The first, wooden church in Przelewice existed at least in the 16th century. There are no records concerning the date of the construction. It is only known that during the Reformation it was taken over by Protestants and regained by Catholics in 1616. In the high altar of the church, there used to be a painting of “The Nativity of Our Lord”; the church possessed an ornamental baptismal font, and just next to the church there was a belfry. There was a school operating next to the church, and the church possessions include a garden and a field. As a result of the Counter-Reformation regulations, Przelewice was incorporated into the parish of Dzwonowo, but in 1637, the churches in Przelewice and Dzwonowo became the branch churches of the parish of Człopa.

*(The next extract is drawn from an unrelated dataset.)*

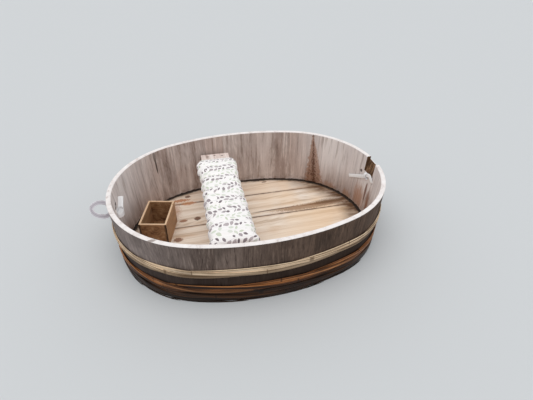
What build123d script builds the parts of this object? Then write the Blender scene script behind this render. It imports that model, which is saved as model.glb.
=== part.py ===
# Oval tub boat: upright cedar staves round a plank bottom, bound with bamboo hoops
import os
from math import atan, atan2, cos, degrees, radians, sin, tan
from build123d import *

os.makedirs("parts", exist_ok=True)

# Hull. X runs along the boat with the oar notch at +X, Y athwart, Z up from the foot of the staves
length = 1800.0          # over the rim, end to end
beam = 1339.0            # over the rim, side to side
end_tuck = 44.5          # the end arcs' radius at the rim is this much less than half the beam
depth = 540.0            # foot of the staves to the rim
wall = 29.0              # thickness of a stave, measured level
flare = 0.0761           # how far the staves lean out for each unit of height, all round
rim_chamfer = 3.0        # worn corners of the rim

# Plank bottom, driven into a groove in the staves
bottom_lift = 75.0       # underside of the planks above the foot
bottom_thick = 45.0
plank_width = 290.0
plank_shift = 99.0       # the seam next to the centre line stands this far to +Y
plank_turn = -1.8        # the planks lie slightly askew
plank_count = 5
groove_depth = 4.0
seat_gap = 0.3           # play where one piece seats on another

# Bamboo hoops: three split strips, twisted round each other into a flat ring
hoop_height = 65.0
hoop_thick = 14.0
strip_height = 20.0
strip_thick = 5.6
strip_count = 3
end_steps = 22           # straight lengths that make a strip's way round an end arc
side_steps = 8           # and round a side arc
upper_hoop_drop = 166.0  # top of the upper hoop below the rim
middle_hoop_top = 243.0  # the others are set by their tops above the foot
lower_hoop_top = 177.0
foot_hoop_top = 111.0

# Oar notch: the rim is cut low here and scooped away on the inside
notch_width = 126.0
notch_drop = 20.0        # the rim's outer edge is this much lower in the notch
notch_lip = 7.0          # wood left at that edge
notch_reach = 108.0      # the scoop runs this far down the inner face
notch_corner = 16.0
notch_angle = -1.9       # about the end arc's centre, from the X axis

# Mooring hole, beside the notch
mooring_radius = 13.0
mooring_drop = 130.0     # below the rim
mooring_stave = ("bow", 7)
mooring_edge = 6.9       # wood left between the hole and its stave's edge, inside

# Webbing handles: a strap through two slots in the staves, knotted inside
strap_width = 28.0
strap_thick = 5.0
knot_thick = 12.0
knot_over = 14.0         # how far the knot reaches past the slots
bow_slot_drop = 135.0    # below the rim
stern_slot_drop = 95.0   # the higher of the two at the stern
stern_slot_step = 48.0   # and the lower one, below it

# Bench across the boat, in a padded cloth sleeve
bench_room = 87.0        # the board is this much shorter than the boat is wide inside
bench_width = 212.0
bench_thick = 30.0
bench_top = 298.0        # top of the board above the planks
bench_x = -179.0
bench_turn = -3.2        # about Z, from straight across
leg_thick = 36.0
leg_width = 180.0
leg_inset = 20.0
pad_width = 284.0
pad_over = 52.0          # padding above the board
pad_under = 12.0         # cloth and padding below the board
pad_far = 80.0           # bare board at the far end
pad_near = 62.0          # bare board at the near end
pad_round = 26.0

# Open box on the planks, near the stern
box_width = 180.0
box_length = 269.0
box_height = 180.0
box_wall = 12.0
box_room = 212.0         # its middle stands this far from the inside of the stern
box_y = 94.0
box_turn = -16.0

# Four arcs make the oval. The side arcs meet the end arcs smoothly at the junction angle
floor_top = bottom_lift + bottom_thick
end_radius = beam / 2 - end_tuck
end_centre = length / 2 - end_radius
side_radius = (end_centre**2 + (beam / 2) ** 2 - end_radius**2) / (beam - 2 * end_radius)
side_centre = side_radius - beam / 2
junction = degrees(atan2(side_centre, end_centre))
full_turn = 360.0
half_turn = full_turn / 2
end_sweep = 2 * junction
side_sweep = half_turn - end_sweep

# One row for each arc: name, centre, radius at the rim, start angle, sweep
arcs = {
    "bow": ((end_centre, 0), end_radius, -junction, end_sweep),
    "far": ((0, -side_centre), side_radius, junction, side_sweep),
    "stern": ((-end_centre, 0), end_radius, half_turn - junction, end_sweep),
    "near": ((0, side_centre), side_radius, half_turn + junction, side_sweep),
}


def lean(height):
    """How far the outer face stands inside the rim's outline at a height"""
    return flare * (depth - height)


def radial_plane(arc, angle):
    """Upright plane through the arc's centre: X outwards, Y up"""
    centre = arcs[arc][0]
    out = Vector(cos(radians(angle)), sin(radians(angle)), 0)
    return Plane(origin=(*centre, 0), x_dir=out, z_dir=out.cross(Vector(0, 0, 1)))


def wall_plane(arc, angle, height):
    """Plane on the outer face: Z outwards and level, X level along the wall"""
    centre, radius = arcs[arc][:2]
    out = Vector(cos(radians(angle)), sin(radians(angle)), 0)
    foot = Vector(*centre, height) + out * (radius - lean(height))
    return Plane(origin=foot, x_dir=Vector(0, 0, 1).cross(out), z_dir=out)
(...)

The building of the current church comes from the turn of the 19th and the 20th centuries. It was built on a rectangular plan as a single-nave church with a semi-circular presbytery and an almost square-shaped porch added at the entrance. The church was built of red brick in the prevailing style of that times – historicism with the preponderance of neo-Gothic elements. The porch was plastered; in its gable wall, there are double, rectangular doors, which are the main entrance to the church. The body of the nave and the porch are covered with a gable roof; the presbytery is topped with a semi-conical roof. The gable is decorated with symmetrically located, elongated, non-plastered blind windows. In the centre, there is a large cross hollowed in the brick wall. In the corners, there are pinnacles with a crossed pitched roof, ornamented similarly to the front wall with a cross made as a hollow in the wall. The gable pinnacle is topped with a metal cross. The side walls are decorated with pilaster strips that divide them into three parts – in each part there is a large lanceted window. What is noteworthy inside the church is a simple, wooden, beamed ceiling and a modest choir supported by wooden columns.
Next to the church, a papal oak grows, which was planted on the anniversary of the death of Pope John Paul II.
The church was consecrated on July 26th, 1946.